On 13 December, after a crucial vote on the EU withdrawal bill, Banks emailed a Leave.EU employee and asked him to get a list of Tory MPs who had voted for the amendment to target them and “hit them locally”. Banks asked him to “also look at each Tory MP rebel and see what we can find about them re expenses scandal and any other interests”. The employee emailed back: “Is saying there must be consequences for their actions too menacing post-Jo Cox?” Banks replied: “No we need to push deselection by local branch target chairman etc”.
Several of the MPs targeted, including Anna Soubry, had previously reported death threats to the police after being targeted by the Daily Mail, Daily Telegraph and others including Leave.EU of being a “traitor”.
A pro-Brexit MP has said parliament needs to “urgently” investigate whether Russia has infiltrated the British electoral system.

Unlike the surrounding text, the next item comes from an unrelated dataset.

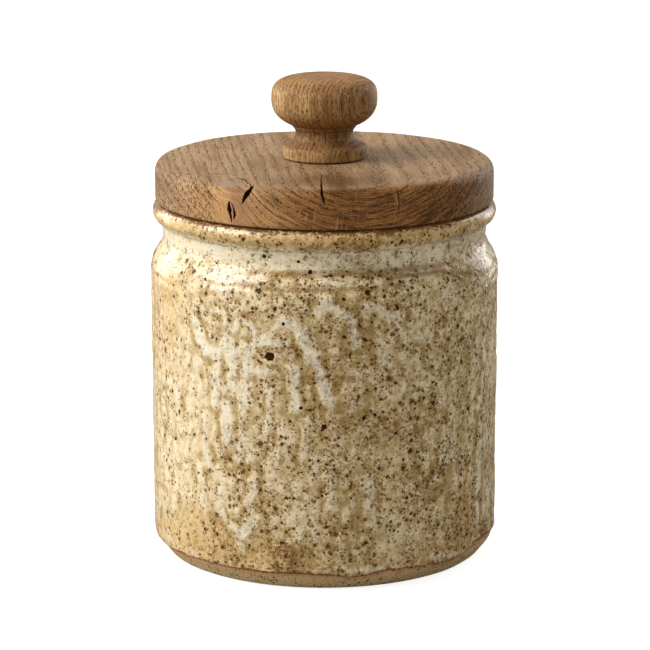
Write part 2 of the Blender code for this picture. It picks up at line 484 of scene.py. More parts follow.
def grow(
    name: str, seed_mesh: bpy.types.Mesh, tree: bpy.types.NodeTree, values: Mapping[str, Feed]
) -> bpy.types.Object:
    """Runs a Geometry Nodes tree on a mesh and keeps the result as a plain mesh.

    Args:
        name: the new object's name.
        seed_mesh: the mesh that the tree starts from.
        tree: the tree.
        values: the tree's inputs, by name.

    Returns:
        The object, with no modifier left on it.
    """
    item = new_object(name, seed_mesh)
    growing = item.modifiers.new(tree.name, "NODES")
    growing.node_group = tree
    for socket in tree.interface.items_tree:
        if socket.in_out == "INPUT" and socket.name in values:
            growing[socket.identifier] = values[socket.name]
    bpy.context.view_layer.update()
    evaluated = item.evaluated_get(bpy.context.evaluated_depsgraph_get())
    plain = bpy.data.meshes.new_from_object(evaluated)
    plain.name = name
    item.modifiers.remove(growing)
    item.data = plain
    bpy.data.meshes.remove(seed_mesh)
    return item


def outline_mesh(name: str, outline: Sequence[Point]) -> bpy.types.Mesh:
    """An outline as loose points in metres, ready to be spun.

    Args:
        name: the mesh's name.
        outline: radius and height of each point, in millimetres.

    Returns:
        The mesh.
    """
    mesh = bpy.data.meshes.new(name + "_outline")
    mesh.from_pydata([(radius * MM, 0.0, height * MM) for radius, height in outline], [], [])
    return mesh


def spin(name: str, outline: Sequence[Point], steps: int) -> bpy.types.Object:
    """An outline in millimetres, spun round the axis."""
    return grow(name, outline_mesh(name, outline), turned_piece_tree(), {"Steps": steps})


def round_the_axis(radius: np.ndarray, angle: np.ndarray, height: np.ndarray) -> np.ndarray:
    """Places from their distance from the axis, angle and height, one row for each."""
    turn = np.radians(angle)
    return np.stack([radius * np.sin(turn), -radius * np.cos(turn), height], axis=1)


def face_outwards(mesh: bpy.types.Mesh) -> None:
    """Turns a closed mesh's faces to point out of it."""
    shape = bmesh.new()
    shape.from_mesh(mesh)
    bmesh.ops.recalc_face_normals(shape, faces=shape.faces)
    if shape.calc_volume(signed=True) < 0.0:
        bmesh.ops.reverse_faces(shape, faces=shape.faces)
    shape.to_mesh(mesh)
    shape.free()


def read_places(mesh: bpy.types.Mesh) -> np.ndarray:
    """The mesh's points in millimetres."""
    flat = np.empty(len(mesh.vertices) * 3)
    mesh.vertices.foreach_get("co", flat)
    return flat.reshape(-1, 3) / MM


def write_places(mesh: bpy.types.Mesh, places: np.ndarray) -> None:
    """Moves the mesh's points to places in millimetres."""
    mesh.vertices.foreach_set("co", (places * MM).ravel())
    mesh.update()


def store(mesh: bpy.types.Mesh, name: str, values: np.ndarray) -> None:
    """Keeps one number for each of the mesh's points."""
    attribute = mesh.attributes.new(name, "FLOAT", "POINT")
    attribute.data.foreach_set("value", values.astype(np.float32))


def bend(centre: Point, size: Point, start: float, end: float, pieces: int) -> list[Point]:
    """Points of an arc.

    Args:
        centre: radius and height of its middle.
        size: its half axes; a negative one mirrors it.
        start: angle of its first point, from the side away from the axis, in degrees.
        end: angle of its last point.
        pieces: how many straight pieces stand for it.

    Returns:
        Radius and height of each point.
    """
    angles = np.radians(np.linspace(start, end, pieces + 1))
    return [(centre[0] + size[0] * cos(a), centre[1] + size[1] * sin(a)) for a in angles]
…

Bob Seely, an expert on Russian hybrid warfare, said: “I support the government but we must take a longer-term view. We know Russia has made alliances on the hard left and the hard right all across Europe. And it’s very concerning that the leaders of Leave.EU have been so dishonest about these links.”
Banks’s MEP, Molly Scott Cato, said she had written to Sajid Javid, the home secretary, demanding to know what had been done to investigate collusion between the Russian security services and the Brexit campaign, in particular what MI5 knows and what information should be made public.